Day 4 – Buckskin Pass
It’s our final day, the skies are clear and the sun is out. Today we have one final pass, Buckskin. From camp, we hike uphill most of the morning until we get to the pass. Starting up the switchbacks is a little bitter sweet. We’re all craving a big juicy hamburger or some greasy pizza, but we know this will be our last panoramic shot from the top of the Colorado Rocky Mountains. I’m not sure if it’s the food cravings or if it’s that we already have three passes under our belts, but this climb seems a lot easier. At the top, we take our last pictures of the spectacular views and start down the mountain.
From the top of Buckskin Pass it’s downhill the entire way to the trailhead parking lot. We’re all thankful for that after four long and tiring days of hiking. Soon, the scenery starts to look familiar and we realize we’re getting close to the trailhead. We start seeing more and more people coming in the opposite direction. We’re tired, dirty and I’m sure we don’t smell that great, but this trip has been so rewarding. As we weave through tourists out for a quick day hike, I feel like a real backpacker. At the trailhead, we stop and take one look back at everything we accomplished over the last few days. We take one last picture and we starting loading our gear into the car.

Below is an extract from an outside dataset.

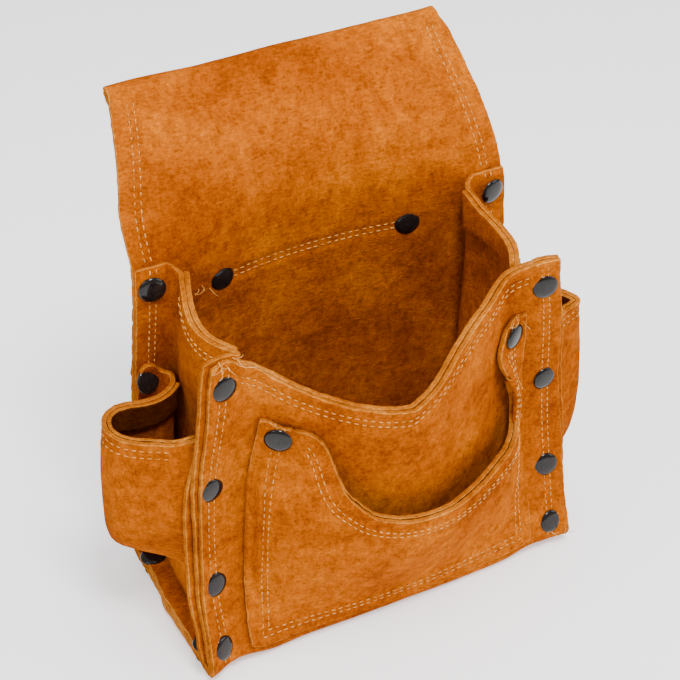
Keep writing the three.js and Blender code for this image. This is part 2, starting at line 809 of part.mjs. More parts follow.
// Rivets of one side, each with the pieces that it goes through.
function seamRivets(name, side) {
  const stack = [`gusset_${name}`, `side_pocket_${name}`];
  const rivets = [];
  frontSeamRivets.forEach(({ at, across, layers }, k) => rivets.push({
    name: `front_rivet_${name}_${k + 1}`,
    outer: onFlange('front', across, at * frontHeight, 0),
    inner: onFlange('front', across, at * frontHeight, layers - 1),
    through: ['front_panel', ...stack.slice(0, layers - 1)],
  }));
  backSeamRivets.forEach(({ at, across, layers }, k) => rivets.push({
    name: `back_rivet_${name}_${k + 1}`,
    outer: onFlange('back', across, at * backHeight, layers - 1),
    inner: onFlange('back', across, at * backHeight, 0),
    through: ['back_panel', ...stack.slice(0, layers - 1)],
  }));
  bottomSeamRivets.forEach(({ at, across, layers }, k) => rivets.push({
    name: `bottom_rivet_${name}_${k + 1}`,
    outer: flangePoint({ at: 'bottom', share: at }, across, layers - 1),
    inner: flangePoint({ at: 'bottom', share: at }, across, 0),
    through: ['front_panel', ...stack.slice(0, layers - 1)],
  }));
  return rivets.map((rivet) => ({
    ...rivet,
    outer: mirrorPoint(rivet.outer, side),
    inner: mirrorPoint(rivet.inner, side),
  }));
}

function seamAndPocketRivets(name, side) {
  const seamX = side * seamRivetSpacing / 2;
  const z = pocketTop(side) - pocketRivetDrop;
  const x = side * (pocketHalfWidth(side, pocketTop(side)) - pocketRivetInset);
  return [
    {
      name: `belt_rivet_${name}`,
      outer: backPoint(seamX, seamHeight),
      inner: offSurface(backPoint, seamX, seamHeight, ply),
      through: ['back_panel'],
    },
    {
      name: `pocket_rivet_${name}`,
      outer: pocketPoint(x, z),
      inner: frontPoint(x, z),
      through: ['front_panel', 'front_pocket'],
      lift: pocketCapLift,
    },
  ];
}

function mesh(name, geometry, colour, roughness, metalness) {
  const material = new THREE.MeshStandardMaterial({ color: colour, roughness, metalness });
  const piece = new THREE.Mesh(geometry, material);
  piece.name = name;
  return piece;
}

const sheets = new Map();
const frontPanel = frontPanelSheet();
const frontPocket = frontPocketSheet();
sheets.set('front_panel', frontPanel);
sheets.set('mouth_facing', mouthFacingSheet(frontPanel));
sheets.set('back_panel', backPanelSheet());
sheets.set('front_pocket', frontPocket);
sheets.set('pocket_facing', layerOn(frontPocket, [0, 1], pocketFacingStations(), ply));
const rivets = [];
for (const [name, side] of [['left', -1], ['right', 1]]) {
  const gusset = gussetSheet(gussetBulge[name]);
  const sidePocket = sidePocketSheet(name);
  const rim = gusset.grid.length - 1;
  const facing = layerOn(gusset, [rim - 1, rim], range(1, gusset.grid[rim].length - 2), -ply);
  sheets.set(`gusset_${name}`, mirrored(gusset, side));
  sheets.set(`gusset_facing_${name}`, mirrored(facing, side));
  sheets.set(`edge_strip_${name}`, mirrored(edgeStripSheet(), side));
  sheets.set(`side_pocket_${name}`, mirrored(sidePocket, side));
  sheets.set(`side_facing_${name}`, mirrored(sideFacingSheet(sidePocket), side));
  rivets.push(...seamRivets(name, side), ...seamAndPocketRivets(name, side));
}

const apron = new THREE.Group();
for (const [name, sheet] of sheets) {
  let solid = toSolid(sheetGeometry(sheet));
  for (const { inner, outer, through } of rivets) {
    if (through.includes(name)) solid = solid.subtract(rivetHole(inner, outer));
  }
  const colour = name.includes('facing') || name.includes('strip') ? facingColour : suedeColour;
  apron.add(mesh(name, toGeometry(solid), colour, 0.95, 0));
}
for (const { name, inner, outer, lift = capLift } of rivets) {
  apron.add(mesh(name, rivetGeometry(inner, outer, lift), rivetColour, 0.4, 0.8));
}

// The origin is the middle of the box's underside.
const box = new THREE.Box3().setFromObject(apron);
apron.position.set(-(box.min.x + box.max.x) / 2, -(box.min.y + box.max.y) / 2, -box.min.z);

export default apron;
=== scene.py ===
# Carpenter's nail apron in napped suede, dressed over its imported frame.
# Shapes are worked out in millimetres from the middle of the seams, then put into the row's frame.
import json
import math
from collections import namedtuple

import bpy
import numpy as np
from mathutils import Matrix, Vector
from mathutils.bvhtree import BVHTree
from mathutils.kdtree import KDTree

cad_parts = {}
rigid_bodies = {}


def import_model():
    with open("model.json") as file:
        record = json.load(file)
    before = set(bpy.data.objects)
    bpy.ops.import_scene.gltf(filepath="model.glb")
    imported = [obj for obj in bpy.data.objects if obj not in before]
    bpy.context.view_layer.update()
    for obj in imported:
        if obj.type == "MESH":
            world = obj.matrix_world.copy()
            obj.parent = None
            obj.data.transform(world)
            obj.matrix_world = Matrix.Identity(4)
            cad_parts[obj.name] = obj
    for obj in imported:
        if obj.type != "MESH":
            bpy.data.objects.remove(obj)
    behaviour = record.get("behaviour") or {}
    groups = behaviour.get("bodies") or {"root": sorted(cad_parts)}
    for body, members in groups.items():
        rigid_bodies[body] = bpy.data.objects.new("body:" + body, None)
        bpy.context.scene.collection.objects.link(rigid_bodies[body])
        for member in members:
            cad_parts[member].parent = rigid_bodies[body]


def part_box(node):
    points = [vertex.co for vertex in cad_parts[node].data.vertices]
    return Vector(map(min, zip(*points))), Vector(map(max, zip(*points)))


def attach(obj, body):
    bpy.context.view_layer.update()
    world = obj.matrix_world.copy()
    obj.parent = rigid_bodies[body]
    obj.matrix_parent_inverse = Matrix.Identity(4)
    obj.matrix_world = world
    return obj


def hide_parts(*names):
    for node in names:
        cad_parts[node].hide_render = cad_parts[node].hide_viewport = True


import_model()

for name in ("Cube", "Light", "Camera"):
    if name in bpy.data.objects:
        bpy.data.objects.remove(bpy.data.objects[name])
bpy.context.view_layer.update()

# Leather and its layers; the side pockets' facings are thinner
LEATHER = 2.4
PLY = 3.0
THIN_LEATHER = 1.7
THIN_PLY = 2.3
STITCH_DENT = (1.7, 0.5)
RIVET_DENT = (5.2, 0.55)
UNEVENNESS = 0.6
RAGGEDNESS = 0.3

# Overall sizes
HALF_BASE = 102.5
BASE_DEPTH = 99.0
FRONT_HEIGHT = 180.0
BACK_HEIGHT = 258.5
FOLD_RADIUS = 5.0
FLANGE_LIFT = 3.4
BEND_RADIUS = 5.0
BEND_COLUMN = 0.84
WAIST = 0.86

# How far the soft walls stray from flat
SEAM_SWAY = 14.0
MOUTH_BOW = 26.0
VALLEY_DEPTH = 8.0
CORNER_FLARE = 4.0
SCOOP_DEPTH = 42.0
BACK_LEAN = 44.0
BACK_BOW = 12.0
FLAP_BULGE = 3.5
GUSSET_BULGE = {"left": 6.0, "right": 9.0}
GUSSET_RIM_DIP = 12.0
FOOT_FLARE = 4.0
EDGE_FLARE = 4.4
REAR_DRAW = 2.2
LAP_HEIGHT = 24.0
LAP_FOOT = 9.2

# Belt tunnel
TOP_FOLD_RISE = 3.0
TUNNEL_DEPTH = 13.0
TUNNEL_TOP_WIDTH = 168.0
TUNNEL_SEAM_WIDTH = 122.0
SEAM_HEIGHT = 167.0
SEAM_ALLOWANCE = 11.0
SEAM_RIVET_SPACING = 100.0
CORNER_ROUND = {"left": 2.0, "right": 11.0}

# Pockets
POCKET_BOTTOM = 9.0
POCKET_BELLY = 13.0
POCKET_RIM_DROP = 73.0
POCKET_RIVET_INSET = 8.0
POCKET_RIVET_DROP = 10.0
SIDE_POCKET_HEIGHT = 132.0
SIDE_POCKET_FOOT = 21.0
SIDE_POCKET_END = 13.5
SIDE_POCKET_LAG = {"left": 0.20, "right": 0.0}
SIDE_POCKET_REACH = {"left": 43.5, "right": 34.0}
SIDE_POCKET_PUSH = {"left": 0.0, "right": 15.0}
SIDE_EAR_RISE = 5.0
LOOP_SPACING = 0.7
LOWEST_REACH = 0.09
HEM_COLUMNS = (0.865, 1.0)
HEM_REAR, HEM_FRONT = 0.88, 0.12

# Rivets
CAP_RADIUS = 6.6
BACK_CAP_RADIUS = 5.0
CAP_HEIGHT = 2.0
BACK_CAP_HEIGHT = 1.5
CAP_CLEARANCE = 1.2
SHANK_RADIUS = 2.2
SEAT_REACH = 9.0

# Stitches
STITCH_PITCH = 3.7
MARK_PITCH = 1.5
STITCH_LENGTH = 2.5
THREAD = 0.6
ROW_GAP = 3.1
RIM_ROWS = 6.0
POCKET_RIM_ROWS = 6.2
POCKET_ROWS_INSET = 7.0
FRONT_SEAM_ROWS = 8.6
BACK_SEAM_ROWS = 7.6
LAP_ROWS = 16.0
FRAY_SEED = 31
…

Looking back on the whole trip, I can’t believe I waited so long to do something like this. The physical exertion and sore feet were well worth the experience. So much so that I’m already thinking about where I can go next year…Montana, Canada, the Grand Canyon? There’s so much I’d love to see and now I have no worries whether I can do it. And neither should you. Stop wondering or worrying whether you can do it. Get some friends and plan your trip. If you haven’t done it, what are you waiting for?